## BEGIN RECORDS FOR THE EXERCISE

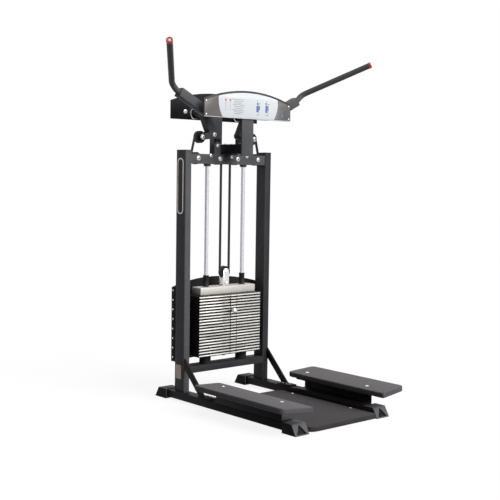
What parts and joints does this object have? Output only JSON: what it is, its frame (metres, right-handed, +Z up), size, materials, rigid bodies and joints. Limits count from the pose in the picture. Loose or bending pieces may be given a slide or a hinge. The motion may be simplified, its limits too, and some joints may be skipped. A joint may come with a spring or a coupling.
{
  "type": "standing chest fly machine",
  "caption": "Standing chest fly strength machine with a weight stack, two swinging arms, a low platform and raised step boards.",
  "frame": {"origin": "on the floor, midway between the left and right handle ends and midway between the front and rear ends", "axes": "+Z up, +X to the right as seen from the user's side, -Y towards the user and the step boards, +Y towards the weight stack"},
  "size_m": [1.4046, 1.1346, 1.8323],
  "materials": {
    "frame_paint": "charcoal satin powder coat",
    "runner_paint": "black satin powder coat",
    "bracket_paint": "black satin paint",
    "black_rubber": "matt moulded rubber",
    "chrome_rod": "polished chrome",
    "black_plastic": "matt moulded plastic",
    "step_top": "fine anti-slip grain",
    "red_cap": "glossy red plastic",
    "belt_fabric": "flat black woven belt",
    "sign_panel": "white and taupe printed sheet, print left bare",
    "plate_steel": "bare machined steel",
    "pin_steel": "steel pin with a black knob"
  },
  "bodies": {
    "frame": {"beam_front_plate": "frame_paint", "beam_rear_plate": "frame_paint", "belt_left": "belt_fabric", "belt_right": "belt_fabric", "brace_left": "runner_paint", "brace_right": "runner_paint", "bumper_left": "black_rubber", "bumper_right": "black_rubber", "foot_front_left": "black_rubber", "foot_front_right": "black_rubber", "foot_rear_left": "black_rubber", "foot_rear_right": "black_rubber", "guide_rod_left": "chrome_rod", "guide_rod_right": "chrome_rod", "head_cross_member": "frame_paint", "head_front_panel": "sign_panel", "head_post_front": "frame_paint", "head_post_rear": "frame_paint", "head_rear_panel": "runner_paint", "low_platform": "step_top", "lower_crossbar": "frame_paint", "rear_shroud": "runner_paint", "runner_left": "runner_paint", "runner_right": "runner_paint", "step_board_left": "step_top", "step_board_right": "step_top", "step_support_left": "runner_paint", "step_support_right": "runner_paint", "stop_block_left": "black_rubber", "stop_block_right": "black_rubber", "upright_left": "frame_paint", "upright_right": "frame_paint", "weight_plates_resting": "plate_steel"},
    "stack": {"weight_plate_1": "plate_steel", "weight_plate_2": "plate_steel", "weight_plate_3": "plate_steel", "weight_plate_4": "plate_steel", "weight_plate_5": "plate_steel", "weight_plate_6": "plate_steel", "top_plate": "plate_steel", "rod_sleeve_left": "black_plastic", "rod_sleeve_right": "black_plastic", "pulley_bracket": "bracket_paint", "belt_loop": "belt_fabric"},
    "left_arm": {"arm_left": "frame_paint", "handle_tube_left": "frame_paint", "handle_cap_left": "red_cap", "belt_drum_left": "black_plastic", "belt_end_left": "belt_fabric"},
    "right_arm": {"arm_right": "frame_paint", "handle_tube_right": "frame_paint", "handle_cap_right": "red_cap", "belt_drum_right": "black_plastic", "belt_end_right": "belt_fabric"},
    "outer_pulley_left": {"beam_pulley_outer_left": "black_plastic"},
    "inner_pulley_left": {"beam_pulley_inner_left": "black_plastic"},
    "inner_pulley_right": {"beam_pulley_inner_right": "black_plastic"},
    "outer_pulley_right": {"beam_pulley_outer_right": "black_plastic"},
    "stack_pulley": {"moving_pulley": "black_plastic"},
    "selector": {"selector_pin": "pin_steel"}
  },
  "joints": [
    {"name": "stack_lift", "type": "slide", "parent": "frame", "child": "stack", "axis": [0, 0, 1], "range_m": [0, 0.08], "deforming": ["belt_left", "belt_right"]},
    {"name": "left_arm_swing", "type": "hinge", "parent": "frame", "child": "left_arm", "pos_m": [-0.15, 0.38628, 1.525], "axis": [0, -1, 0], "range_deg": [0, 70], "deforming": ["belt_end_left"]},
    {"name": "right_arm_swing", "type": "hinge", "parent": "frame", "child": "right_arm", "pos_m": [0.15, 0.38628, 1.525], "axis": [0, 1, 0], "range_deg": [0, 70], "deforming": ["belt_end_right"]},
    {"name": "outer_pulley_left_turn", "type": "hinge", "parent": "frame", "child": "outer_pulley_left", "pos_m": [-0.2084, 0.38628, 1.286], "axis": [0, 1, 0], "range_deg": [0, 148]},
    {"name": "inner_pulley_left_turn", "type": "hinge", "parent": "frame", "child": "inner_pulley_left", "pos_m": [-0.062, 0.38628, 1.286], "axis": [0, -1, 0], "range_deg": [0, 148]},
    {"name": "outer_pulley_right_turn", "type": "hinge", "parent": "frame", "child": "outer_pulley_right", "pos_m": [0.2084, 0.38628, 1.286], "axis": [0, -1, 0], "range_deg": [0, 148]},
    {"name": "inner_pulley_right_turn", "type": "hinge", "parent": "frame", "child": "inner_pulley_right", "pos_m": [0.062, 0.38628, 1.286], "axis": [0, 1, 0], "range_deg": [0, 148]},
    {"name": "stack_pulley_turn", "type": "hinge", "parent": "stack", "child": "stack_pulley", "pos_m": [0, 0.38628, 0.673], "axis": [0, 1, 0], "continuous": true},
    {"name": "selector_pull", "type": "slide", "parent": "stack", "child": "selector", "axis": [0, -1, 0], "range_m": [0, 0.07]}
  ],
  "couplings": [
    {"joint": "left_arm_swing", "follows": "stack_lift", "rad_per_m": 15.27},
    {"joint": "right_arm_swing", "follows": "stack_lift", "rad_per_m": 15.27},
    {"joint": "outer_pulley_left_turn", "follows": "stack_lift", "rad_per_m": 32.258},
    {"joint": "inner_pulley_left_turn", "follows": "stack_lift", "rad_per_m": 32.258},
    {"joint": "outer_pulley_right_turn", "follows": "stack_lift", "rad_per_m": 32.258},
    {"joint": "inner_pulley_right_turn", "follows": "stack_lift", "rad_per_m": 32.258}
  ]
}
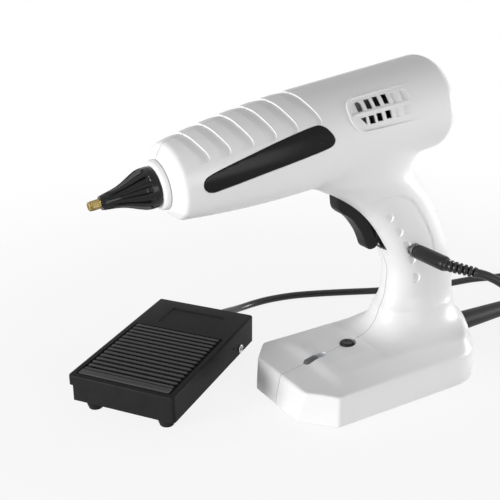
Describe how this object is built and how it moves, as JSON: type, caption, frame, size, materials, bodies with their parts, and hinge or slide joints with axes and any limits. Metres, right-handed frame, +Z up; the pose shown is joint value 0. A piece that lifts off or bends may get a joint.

## END RECORDS FOR THE EXERCISE

WHAT IS ASKED:
Extract every entry in the listing word for word.

EXERCISE SOLUTION:
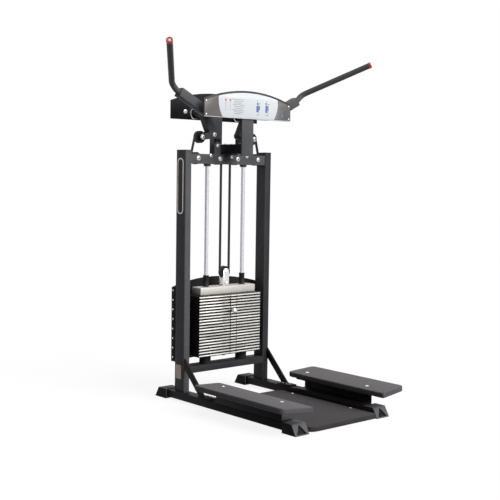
What parts and joints does this object have? Output only JSON: what it is, its frame (metres, right-handed, +Z up), size, materials, rigid bodies and joints. Limits count from the pose in the picture. Loose or bending pieces may be given a slide or a hinge. The motion may be simplified, its limits too, and some joints may be skipped. A joint may come with a spring or a coupling.
{
  "type": "standing chest fly machine",
  "caption": "Standing chest fly strength machine with a weight stack, two swinging arms, a low platform and raised step boards.",
  "frame": {"origin": "on the floor, midway between the left and right handle ends and midway between the front and rear ends", "axes": "+Z up, +X to the right as seen from the user's side, -Y towards the user and the step boards, +Y towards the weight stack"},
  "size_m": [1.4046, 1.1346, 1.8323],
  "materials": {
    "frame_paint": "charcoal satin powder coat",
    "runner_paint": "black satin powder coat",
    "bracket_paint": "black satin paint",
    "black_rubber": "matt moulded rubber",
    "chrome_rod": "polished chrome",
    "black_plastic": "matt moulded plastic",
    "step_top": "fine anti-slip grain",
    "red_cap": "glossy red plastic",
    "belt_fabric": "flat black woven belt",
    "sign_panel": "white and taupe printed sheet, print left bare",
    "plate_steel": "bare machined steel",
    "pin_steel": "steel pin with a black knob"
  },
  "bodies": {
    "frame": {"beam_front_plate": "frame_paint", "beam_rear_plate": "frame_paint", "belt_left": "belt_fabric", "belt_right": "belt_fabric", "brace_left": "runner_paint", "brace_right": "runner_paint", "bumper_left": "black_rubber", "bumper_right": "black_rubber", "foot_front_left": "black_rubber", "foot_front_right": "black_rubber", "foot_rear_left": "black_rubber", "foot_rear_right": "black_rubber", "guide_rod_left": "chrome_rod", "guide_rod_right": "chrome_rod", "head_cross_member": "frame_paint", "head_front_panel": "sign_panel", "head_post_front": "frame_paint", "head_post_rear": "frame_paint", "head_rear_panel": "runner_paint", "low_platform": "step_top", "lower_crossbar": "frame_paint", "rear_shroud": "runner_paint", "runner_left": "runner_paint", "runner_right": "runner_paint", "step_board_left": "step_top", "step_board_right": "step_top", "step_support_left": "runner_paint", "step_support_right": "runner_paint", "stop_block_left": "black_rubber", "stop_block_right": "black_rubber", "upright_left": "frame_paint", "upright_right": "frame_paint", "weight_plates_resting": "plate_steel"},
    "stack": {"weight_plate_1": "plate_steel", "weight_plate_2": "plate_steel", "weight_plate_3": "plate_steel", "weight_plate_4": "plate_steel", "weight_plate_5": "plate_steel", "weight_plate_6": "plate_steel", "top_plate": "plate_steel", "rod_sleeve_left": "black_plastic", "rod_sleeve_right": "black_plastic", "pulley_bracket": "bracket_paint", "belt_loop": "belt_fabric"},
    "left_arm": {"arm_left": "frame_paint", "handle_tube_left": "frame_paint", "handle_cap_left": "red_cap", "belt_drum_left": "black_plastic", "belt_end_left": "belt_fabric"},
    "right_arm": {"arm_right": "frame_paint", "handle_tube_right": "frame_paint", "handle_cap_right": "red_cap", "belt_drum_right": "black_plastic", "belt_end_right": "belt_fabric"},
    "outer_pulley_left": {"beam_pulley_outer_left": "black_plastic"},
    "inner_pulley_left": {"beam_pulley_inner_left": "black_plastic"},
    "inner_pulley_right": {"beam_pulley_inner_right": "black_plastic"},
    "outer_pulley_right": {"beam_pulley_outer_right": "black_plastic"},
    "stack_pulley": {"moving_pulley": "black_plastic"},
    "selector": {"selector_pin": "pin_steel"}
  },
  "joints": [
    {"name": "stack_lift", "type": "slide", "parent": "frame", "child": "stack", "axis": [0, 0, 1], "range_m": [0, 0.08], "deforming": ["belt_left", "belt_right"]},
    {"name": "left_arm_swing", "type": "hinge", "parent": "frame", "child": "left_arm", "pos_m": [-0.15, 0.38628, 1.525], "axis": [0, -1, 0], "range_deg": [0, 70], "deforming": ["belt_end_left"]},
    {"name": "right_arm_swing", "type": "hinge", "parent": "frame", "child": "right_arm", "pos_m": [0.15, 0.38628, 1.525], "axis": [0, 1, 0], "range_deg": [0, 70], "deforming": ["belt_end_right"]},
    {"name": "outer_pulley_left_turn", "type": "hinge", "parent": "frame", "child": "outer_pulley_left", "pos_m": [-0.2084, 0.38628, 1.286], "axis": [0, 1, 0], "range_deg": [0, 148]},
    {"name": "inner_pulley_left_turn", "type": "hinge", "parent": "frame", "child": "inner_pulley_left", "pos_m": [-0.062, 0.38628, 1.286], "axis": [0, -1, 0], "range_deg": [0, 148]},
    {"name": "outer_pulley_right_turn", "type": "hinge", "parent": "frame", "child": "outer_pulley_right", "pos_m": [0.2084, 0.38628, 1.286], "axis": [0, -1, 0], "range_deg": [0, 148]},
    {"name": "inner_pulley_right_turn", "type": "hinge", "parent": "frame", "child": "inner_pulley_right", "pos_m": [0.062, 0.38628, 1.286], "axis": [0, 1, 0], "range_deg": [0, 148]},
    {"name": "stack_pulley_turn", "type": "hinge", "parent": "stack", "child": "stack_pulley", "pos_m": [0, 0.38628, 0.673], "axis": [0, 1, 0], "continuous": true},
    {"name": "selector_pull", "type": "slide", "parent": "stack", "child": "selector", "axis": [0, -1, 0], "range_m": [0, 0.07]}
  ],
  "couplings": [
    {"joint": "left_arm_swing", "follows": "stack_lift", "rad_per_m": 15.27},
    {"joint": "right_arm_swing", "follows": "stack_lift", "rad_per_m": 15.27},
    {"joint": "outer_pulley_left_turn", "follows": "stack_lift", "rad_per_m": 32.258},
    {"joint": "inner_pulley_left_turn", "follows": "stack_lift", "rad_per_m": 32.258},
    {"joint": "outer_pulley_right_turn", "follows": "stack_lift", "rad_per_m": 32.258},
    {"joint": "inner_pulley_right_turn", "follows": "stack_lift", "rad_per_m": 32.258}
  ]
}
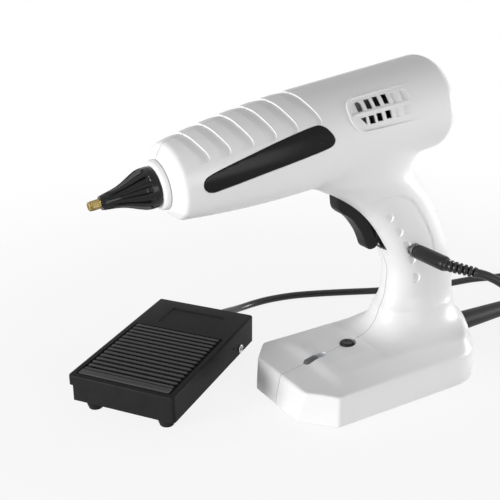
Describe how this object is built and how it moves, as JSON: type, caption, frame, size, materials, bodies with their parts, and hinge or slide joints with axes and any limits. Metres, right-handed frame, +Z up; the pose shown is joint value 0. A piece that lifts off or bends may get a joint.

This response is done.